Эсра Озюрек проводила свое исследование в конце 90-х и поэтому не увидела зафиксировала тенденции последних лет - культ Ататюрка снова резко возрождается среди молодых людей, сознательная жизнь которых пришлась на правление ПСР. В том числе, распространяется даже такая массовая и личная форма "миниатюризации" как кемалистские татуировки. Пользуясь популярной турецкой конспирологией и предположением об анти-кемалистском характере правящей ПСР, можно было бы предположить, что недавно открытая любовь ПСР к Ататюрку связана именно с тем, чтобы дискредитировать культ, как это было после 1980.

Если же серьезно, то отметить стоит две вещи. Во-первых, современный интерес к Ататюрку нельзя объяснить исключительно "70 годами кемализма", который настолько зомбировал турецкий народ, что сегодня можно лишь постепенно и шаг за шагом "лечить" его. Нет, мы видим, что у народного ататюркизма и интереса к Кемалю были свои периоды взлета и падений, и что нынешний культ это в немалой степени недавний добровольный феномен.

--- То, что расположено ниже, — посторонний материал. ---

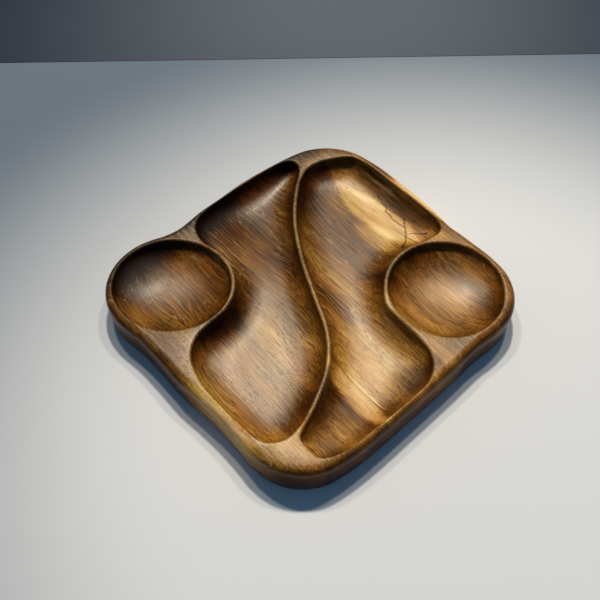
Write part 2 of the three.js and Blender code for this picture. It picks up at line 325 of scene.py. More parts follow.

Во-вторых, и это пожалуй самое главное. Все к чему прикасается современное государство и его официальная бюрократия обречено на провал. Если они возьмутся за насаждение кемализма - получат небрежно приклеенную фотографию Кемаля и при этом бурный рост подпольных тарикатов, джемаатов, а также мощный исламский бизнес в Анатолии. А возьмутся за государственное религиозное образование - и получают более секулярную молодежь, которая (согласно опросу Al-Monitor) с меньшим энтузиазмом относится к практике Ислама после учебы в школах имам-хатип, зато массово привыкает к анти-депрессантам и страдает от психических проблем (это уже по информации Hurriyet Daily).

Скорее всего, иначе и не получится, это природа государственно-бюрократических инициатив. Именно поэтому, такие вопросы как массовое исламское образование и воспитание должны находиться в руках народа - частных лиц, фондов, джемаатов, тарикатов и т.д. От государства же нужны лишь функции сторожа.